Time Runs Out on Laborer Site

Time Runs Out on Laborer Site

Reston Interfaith Asks for Indefinite Deferral

After a year of town meetings, public hearings and at times, heated debate, Reston Interfaith has to go back to the drawing board for its conditional-use permit application for a temporary day-laborer site.

The Stanley Martin Companies, which offered the use of the old lumber yard, is acting on its plans to develop the site for either residential housing, which requires a zoning code amendment, or commercial use, which is by right.

"Because of the length of time, Stanley Martin is moving forward with developing the site," said Kerrie Wilson, executive director of Reston Interfaith. "They made the offer a year ago. They haven't withdrawn the offer, but they are moving forward with their own plans."

GRAYSON HANES, the attorney representing Stanley Martin, told the Herndon Planning Commission Oct. 6 that the site will be developed in the near future.

On behalf of his client, Hanes has requested a zoning ordinance text amendment that would permit single-family-detached homes in the planned development mixed use district. Should the amendment be approved, Stanley Martin plans to construct homes on lots that could end up being smaller than 6,000 square feet. If the amendment fails, Hanes said, the developer could construct an office building with a parking deck under the present zoning.

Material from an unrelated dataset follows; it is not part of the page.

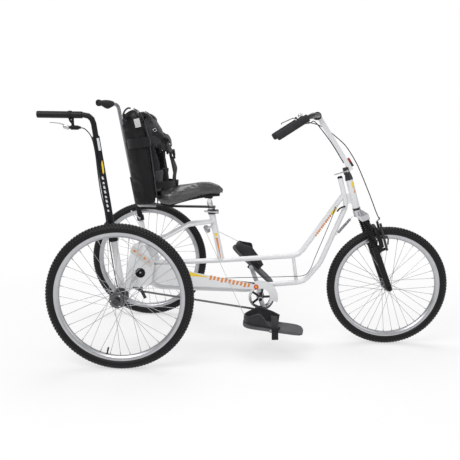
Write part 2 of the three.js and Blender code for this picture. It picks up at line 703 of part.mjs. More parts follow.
function mainFrame() {
  const upper = upperTubePath();
  const lower = lowerTubePath();
  const shell = vec(bracketShell.distance, 0, bracketShell.rise);
  const lowerAtShell = pointOnPath(lower, bracketShell.distance);
  const strutTop = pointOnPath(upper, strut.upper);
  const strutBottom = pointOnPath(lower, strut.lower);
  const half = bracketShell.halfWidth;
  const saddleLug = alongSeat(-seatCollar.height);
  const ear = saddleLug.clone().addScaledVector(seatAxis, seatCollar.height / 2);
  const body = join(
    tube(upper, frameTube.radius),
    tube(lower, frameTube.radius),
    rod(strutTop, strutBottom, strut.radius, smallFacets),
    ...pulleyPin(),
    rod(seatFoot, seatTop, seatTube.radius),
    rod(saddleLug, seatTop, seatCollar.radius),
    block(seatCollar.radius + seatCollar.earReach, seatCollar.earThickness,
      seatCollar.height * collarEarShare,
      ear.x + (seatCollar.radius + seatCollar.earReach) / 2, 0, ear.z),
    rod(vec(shell.x, -half, shell.z), vec(shell.x, half, shell.z), bracketShell.radius),
    block(bracketShell.post, bracketShell.post, lowerAtShell.z - shell.z - bracketShell.bore,
      shell.x, 0, (lowerAtShell.z + shell.z + bracketShell.bore) / 2),
  );
  const seatBore = rod(alongSeat(-seatTube.boreDepth), alongSeat(cutOverrun), seatTube.bore);
  const shellBore = rod(vec(shell.x, -half - cutOverrun, shell.z), vec(shell.x, half + cutOverrun, shell.z),
    bracketShell.bore);
  const tie = rod(vec(tieTube.distance, -rearPlate.offset, tieTube.rise),
    vec(tieTube.distance, rearPlate.offset, tieTube.rise),
    tieTube.radius + seatGap);
  const plateSide = block(2 * lowerTube.stay, rearPlate.offset, 2 * lowerTube.stay, lowerTube.rear,
    -rearPlate.offset - rearPlate.offset / 2 + rearPlate.thickness / 2 + seatGap, lowerTube.rearRise);
  const capSeat = rod(stubTop, stubTop.clone().addScaledVector(headAxis, cutOverrun), endCap.radius);
  const capBore = rod(stubTop.clone().addScaledVector(headAxis, -endCap.plugDepth - seatGap),
    stubTop.clone().addScaledVector(headAxis, cutOverrun), endCap.plugRadius + seatGap);
  const trimmed = cut(body, seatBore, shellBore, tie, plateSide, capSeat, capBore);
  return trimmed;
}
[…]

"We've been after this since April 2002," Hanes told the commission.

At the request of staff, and supported by Hanes, the Planning Commission deferred the amendment.

REGARDLESS of the status of the Stanley Martin amendment, it signals that time has run out for Reston Interfaith, as far as that site is concerned.

"We are confident our application at the lumber site would do the job," Wilson said. "But until the community decides, we can't be using our limited options to push for something."

Wilson said the nonprofit, faith-base organization does not want to proceed with the current conditional-use permit application for fear of getting a site up and running only to have to close it a few months later.

In the meantime, the group is looking at other sites within town that could satisfy the requirements for a temporary facility, but budget is a problem.

Wilson said that so far, contrary to some community complaints about the town spending tax payers' money on the project, Reston Interfaith is the only body that has spent anything.

"We hired a person to be on [the informal 7-Eleven] site," Wilson said. "If we have to go to another site, there is the issue of whether we'd have to pay rent. We were also offered the use of two temporary trailers for the site. We may lose them because we don't have any place to store them."

IN THE MEANTIME, what steps Reston Interfaith has taken at the informal site at the 7-Eleven, located at the intersection of Alabama Drive and Elden Street, to curb complaints and help the workers have been working, said Wilson.

She said the group has offered a number of educational classes, including courses in English as a second language, tax-payer identification and electrical work, that the workers have taken advantage of. The organization has also helped with referrals for food banks, clothing and grants for the homeless.

In addition, the workers have formed a sort-of leadership group that has created a code of conduct that was worked out with town officials.

"The men themselves have learned what the community is looking for from them," Wilson said.

She said the police have released statistics that show in the year since Reston Interfaith has had a coordinator at the informal site, that crime has gone down and trash left behind from the laborers looking for work has become less of an issue.

SO FAR, Reston Interfaith is the only organization that has expressed interest in managing an organized day-laborer site. If the group should have to pull out, some think it could kill all hope of having a managed site, especially given all the controversy within the community over the issue.

"I think we're at a point where the only application we're going to get is from a faith-based organization and I don't think we're going to find someone willing go through all this …," said Town Councilman Harlon Reece at the Sept. 23 meeting, where the council approved the code change that permits a temporary day-laborer site.

At the moment, however, Reston Interfaith is not ready to throw in the towel.

"Right now we're waiting to see and talk to Stanley Martin again," Wilson said. "Then we'll see if other sites materialize."

Henry Bibber, the town's director of community development, said he believes town officials will work to make sure Reston Interfaith can find another site.

"The town invited Reston Interfaith to be the applicant. We kind of presented Reston Interfaith with this location," Bibber said. "We would probably continue to look around to see if there is another site that would work."

He said, however, there was no chance the town itself would create and manage a site.